--- begin GIVEN MATERIAL ---

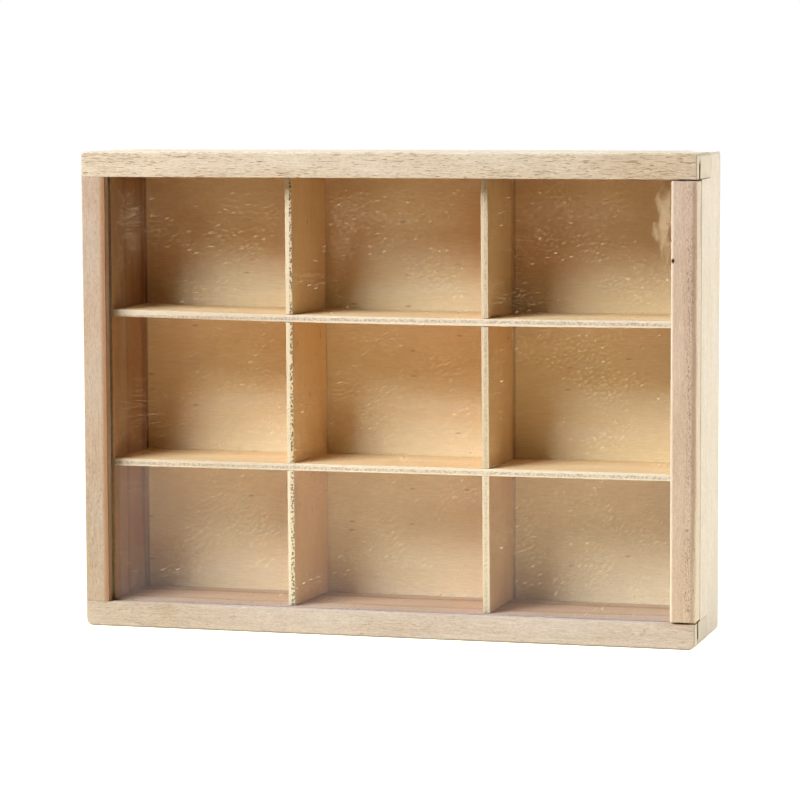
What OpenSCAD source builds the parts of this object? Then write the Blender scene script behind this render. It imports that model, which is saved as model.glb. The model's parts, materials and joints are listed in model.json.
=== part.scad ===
// Nine-compartment wooden display case with a clear sliding cover.
// Four boards are finger jointed into a frame, a plywood back closes it, and two shelves and two
// dividers of plywood lock into each other inside. A clear pane slides in grooves behind the front
// face and pulls out to the right by the wooden batten on its end.
// The origin is the middle of the underside. +X is the right side, +Y the back, +Z up.

/* [Case] */
// Width of the case
case_w = 200; // [170:1:300]
// Height of the case
case_h = 153; // [130:1:240]
// Depth of the case from front to back
case_d = 40; // [36:1:70]
// Thickness of the four boards of the frame
board_t = 8; // [7:0.1:11]
// Radius of the four corners, seen from the front
corner_r = 1.8; // [0.5:0.1:3]
// Width of the flat sanded along each outer edge
arris = 0.6; // [0.2:0.1:1.2]

/* [Corner joints] */
// Depth of the front fingers of the top board
top_finger_d = 23; // [14:0.5:30]
// Depth of the front fingers of the bottom board
bottom_finger_d = 20; // [14:0.5:30]

/* [Cover] */
// Thickness of the clear pane
pane_t = 2; // [1.5:0.1:3]
// Clearance on each side of the pane in its groove
pane_slack = 0.2; // [0.1:0.05:0.4]
// Wood in front of the pane's groove
groove_wall = 3.4; // [2.5:0.1:4.5]
// Depth of the groove in the boards
groove_depth = 4.8; // [3:0.1:6]
// Gap between the edges of the pane and the bottom of the groove
pane_edge_gap = 0.4; // [0.2:0.1:1]
// Width of the batten on the right end of the pane
batten_w = 8; // [6:0.1:14]
// Depth of the batten from its front to its back
batten_d = 7.9; // [7.5:0.1:10]
// Depth of the slot in the batten that holds the pane
batten_slot = 4.2; // [2:0.1:5]
// Gap above and below the batten
batten_end_gap = 0.4; // [0.2:0.1:1]
// Gap between the batten and the right side board behind it
batten_rear_gap = 0.2; // [0.1:0.05:0.5]
// Distance that the cover travels to the right to come off
cover_travel = 200; // [170:1:310]

/* [Shelves and dividers] */
// Thickness of their plywood
ply_t = 2.3; // [1.5:0.1:4]
// Width of the left column of compartments
left_bay_w = 59; // [35:0.5:90]
// Width of the right column of compartments
right_bay_w = 59; // [35:0.5:90]
// Height of the lower row of compartments
lower_bay_h = 43.6; // [25:0.5:70]
// Height of the upper row of compartments
upper_bay_h = 43.6; // [25:0.5:70]
// Angle by which the left divider stands out of square, to the right at the back
left_divider_skew = 3; // [0:0.5:4]
// Gap between the cover's groove and the front edges of the plywood
crate_front_gap = 0.4; // [0.2:0.1:2]
// Clearance between the plywood's ends and the boards or the back
crate_fit = 0.1; // [0.05:0.05:0.4]
// Clearance on each side of the plywood in a crossing slot
slot_fit = 0.1; // [0.05:0.05:0.3]

/* [Back] */
// Thickness of the back panel, and depth of the rebate that it lies in
back_t = 2.3; // [1.5:0.1:4]
// Width of the rebate along the inside of the boards
rebate_w = 4; // [2.5:0.1:5]
// Clearance round the back panel in its rebate
back_fit = 0.15; // [0.05:0.05:0.5]

/* [Hidden] */
$fn = 48;

pale_wood = "#dccbab";
grey_wood = "#cbb79d";
cream_wood = "#efe4d0";
panel_wood = "#d9b887";
plywood = "#e3cfa0";
batten_wood = "#c9b298";
clear = "#dfe9ea";

// Extra length of a cutter past the surface that it cuts
past = 1;

front_y = -case_d / 2;
back_y = case_d / 2;
inner_w = case_w - 2 * board_t;
inner_top = case_h - board_t;
inner_h = case_h - 2 * board_t;

// The cover's groove, and the right side board that stands back to let the cover out
groove_w = pane_t + 2 * pane_slack;
groove_front = front_y + groove_wall;
groove_back = groove_front + groove_w;
right_front = front_y + batten_d + batten_rear_gap;

// The back panel's rebate
rebate_front = back_y - back_t;
top_joint_y = front_y + top_finger_d;
bottom_joint_y = front_y + bottom_finger_d;

// The plywood crate
crate_front = groove_back + crate_front_gap;
crate_d = rebate_front - crate_fit - crate_front;
crate_w = inner_w - 2 * crate_fit;
crate_h = inner_h - 2 * crate_fit;
slot_d = crate_d / 2 + slot_fit;
slot_w = ply_t + 2 * slot_fit;
left_divider_x = -inner_w / 2 + left_bay_w + ply_t / 2;
right_divider_x = inner_w / 2 - right_bay_w - ply_t / 2;
lower_shelf_z = board_t + lower_bay_h + ply_t / 2;
upper_shelf_z = inner_top - upper_bay_h - ply_t / 2;

// The pane reaches into the left board's groove and into the batten
pane_left = -case_w / 2 + board_t - groove_depth + pane_edge_gap;
batten_left = case_w / 2 - batten_w;
pane_right = batten_left + batten_slot;
pane_low = board_t - groove_depth + pane_edge_gap;
pane_high = inner_top + groove_depth - pane_edge_gap;
pane_front = groove_front + pane_slack;

// A box from one corner to the other
module block(low, high) {
    translate(low) cube(high - low);
}

// An upright rectangle with four rounded corners, standing on the X axis
module rounded_outline(w, h, r) {
    translate([-w / 2, r]) square([w, h - 2 * r]);
    translate([-w / 2 + r, 0]) square([w - 2 * r, h]);
    for (x = [-w / 2 + r, w / 2 - r], y = [r, h - r]) {
        translate([x, y]) circle(r);
    }
}

// A rectangle from the origin with its four corners cut off
module cut_corner_outline(w, h, cut) {
    polygon([[cut, 0], [w - cut, 0], [w, cut], [w, h - cut],
             [w - cut, h], [cut, h], [0, h - cut], [0, cut]]);
}

// The outside of the finished case, rounded at its corners and eased along its edges
module case_envelope() {
    intersection() {
        translate([0, back_y, 0]) rotate([90, 0, 0])
            linear_extrude(case_d) rounded_outline(case_w, case_h, corner_r);
        translate([-case_w / 2, front_y, 0])
            linear_extrude(case_h) cut_corner_outline(case_w, case_d, arris);
        translate([-case_w / 2, front_y, 0]) rotate([90, 0, 90])
            linear_extrude(case_w) cut_corner_outline(case_d, case_h, arris);
    }
}

// The rebate round the back, cut into all four boards
module back_rebate() {
    block([-inner_w / 2 - rebate_w, rebate_front, board_t - rebate_w],
          [inner_w / 2 + rebate_w, back_y + past, inner_top + rebate_w]);
}

// The cover's groove: stopped in the left board, and open at the right end
module cover_groove() {
    block([-inner_w / 2 - groove_depth, groove_front, board_t - groove_depth],
          [case_w / 2 + past, groove_back, inner_top + groove_depth]);
}

// A top or bottom board: full width in front of the corner joints, and between the sides behind
module rail(low_z, high_z, joint_y) {
    difference() {
        intersection() {
            case_envelope();
            union() {
                block([-case_w / 2, front_y, low_z], [case_w / 2, joint_y, high_z]);
                block([-inner_w / 2, front_y, low_z], [inner_w / 2, back_y, high_z]);
            }
        }
        back_rebate();
        cover_groove();
    }
}

// A side board: between the top and bottom boards in front, and full height behind the joints
module stile(low_x, high_x, start_y) {
    difference() {
        intersection() {
            case_envelope();
            union() {
                block([low_x, start_y, board_t], [high_x, back_y, inner_top]);
                block([low_x, bottom_joint_y, 0], [high_x, back_y, case_h / 2]);
                block([low_x, top_joint_y, case_h / 2], [high_x, back_y, case_h]);
            }
        }
        back_rebate();
        cover_groove();
    }
}

// A shelf with its crossing slots open at the back
module shelf(z) {
    difference() {
        block([-crate_w / 2, crate_front, z - ply_t / 2],
              [crate_w / 2, crate_front + crate_d, z + ply_t / 2]);
        divider_place(left_divider_x, left_divider_skew) shelf_slot(z);
        divider_place(right_divider_x, 0) shelf_slot(z);
    }
}

module shelf_slot(z) {
    block([-slot_w / 2, crate_d - slot_d, z - ply_t],
          [slot_w / 2, crate_d + past, z + ply_t]);
}

// Puts a divider, or the slot for it, at its place; a divider is turned about its front edge
module divider_place(x, skew) {
    translate([x, crate_front, 0]) rotate([0, 0, -skew]) children();
}

// A divider with its crossing slots open at the front
module divider() {
    difference() {
        block([-ply_t / 2, 0, board_t + crate_fit],
              [ply_t / 2, crate_d, board_t + crate_fit + crate_h]);
        for (z = [lower_shelf_z, upper_shelf_z]) {
            block([-ply_t, -past, z - slot_w / 2], [ply_t, slot_d, z + slot_w / 2]);
        }
    }
}

module top_board() {
    color(pale_wood) rail(inner_top, case_h, top_joint_y);
}

module bottom_board() {
    color(pale_wood) rail(0, board_t, bottom_joint_y);
}

module left_side_board() {
    color(grey_wood) stile(-case_w / 2, -inner_w / 2, front_y);
}

module right_side_board() {
    color(cream_wood) stile(inner_w / 2, case_w / 2, right_front);
}

module back_panel() {
    color(panel_wood)
        block([-inner_w / 2 - rebate_w + back_fit, rebate_front, board_t - rebate_w + back_fit],
              [inner_w / 2 + rebate_w - back_fit, back_y, inner_top + rebate_w - back_fit]);
}

module upper_shelf() {
    color(plywood) shelf(upper_shelf_z);
}

module lower_shelf() {
    color(plywood) shelf(lower_shelf_z);
}

module left_divider() {
    color(plywood) divider_place(left_divider_x, left_divider_skew) divider();
}

module right_divider() {
    color(plywood) divider_place(right_divider_x, 0) divider();
}

module cover_pane() {
    color(clear)
        block([pane_left, pane_front, pane_low],
              [pane_right, pane_front + pane_t, pane_high]);
}

// The batten is a square strip with eased edges, slotted on its left side for the pane
module cover_batten() {
    color(batten_wood) difference() {
        translate([batten_left, front_y, board_t + batten_end_gap])
            linear_extrude(inner_h - 2 * batten_end_gap)
                cut_corner_outline(batten_w, batten_d, arris);
        block([batten_left - past, pane_front, 0],
              [pane_right, pane_front + pane_t, case_h]);
    }
}

top_board();
bottom_board();
left_side_board();
right_side_board();
back_panel();
upper_shelf();
lower_shelf();
left_divider();
right_divider();
cover_pane();
cover_batten();
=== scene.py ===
# Nine-compartment display case of bare paulownia wood with a clear cover that slides out sideways.
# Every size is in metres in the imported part's own frame; +X is the right side and +Y the back.
import json
import math
import bmesh
import bpy
from mathutils import Matrix, Vector, noise

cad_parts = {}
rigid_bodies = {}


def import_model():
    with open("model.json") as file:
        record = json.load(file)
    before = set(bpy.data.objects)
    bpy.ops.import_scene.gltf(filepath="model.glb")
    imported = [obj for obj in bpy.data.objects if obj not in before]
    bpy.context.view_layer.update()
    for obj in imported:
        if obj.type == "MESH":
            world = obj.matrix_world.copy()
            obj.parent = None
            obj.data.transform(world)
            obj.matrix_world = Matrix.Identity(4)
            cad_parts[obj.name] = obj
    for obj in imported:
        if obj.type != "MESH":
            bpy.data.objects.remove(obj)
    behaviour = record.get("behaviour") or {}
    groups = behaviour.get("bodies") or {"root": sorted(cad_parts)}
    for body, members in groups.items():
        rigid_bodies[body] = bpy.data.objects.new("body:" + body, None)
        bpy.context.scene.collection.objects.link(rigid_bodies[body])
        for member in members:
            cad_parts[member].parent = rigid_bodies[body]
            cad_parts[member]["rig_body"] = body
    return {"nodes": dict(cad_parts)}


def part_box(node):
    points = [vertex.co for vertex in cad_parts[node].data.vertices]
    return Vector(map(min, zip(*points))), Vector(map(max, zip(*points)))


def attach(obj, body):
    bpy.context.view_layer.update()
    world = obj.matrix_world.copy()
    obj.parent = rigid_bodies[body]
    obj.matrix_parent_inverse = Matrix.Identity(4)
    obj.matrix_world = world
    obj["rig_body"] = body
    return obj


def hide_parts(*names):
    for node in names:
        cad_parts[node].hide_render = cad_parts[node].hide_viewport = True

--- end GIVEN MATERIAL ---

• **WHAT YOU WILL DO**
From the first line above through the line that contains "back, +Z up.", quote each line exactly. Output nothing more.

• **EXERCISE ANSWER**
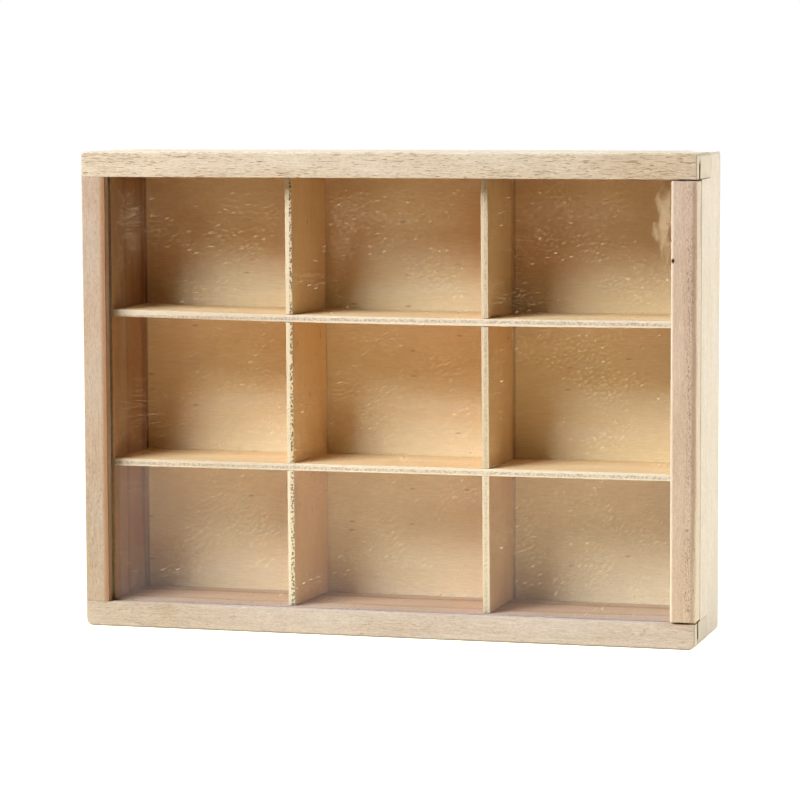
What OpenSCAD source builds the parts of this object? Then write the Blender scene script behind this render. It imports that model, which is saved as model.glb. The model's parts, materials and joints are listed in model.json.
=== part.scad ===
// Nine-compartment wooden display case with a clear sliding cover.
// Four boards are finger jointed into a frame, a plywood back closes it, and two shelves and two
// dividers of plywood lock into each other inside. A clear pane slides in grooves behind the front
// face and pulls out to the right by the wooden batten on its end.
// The origin is the middle of the underside. +X is the right side, +Y the back, +Z up.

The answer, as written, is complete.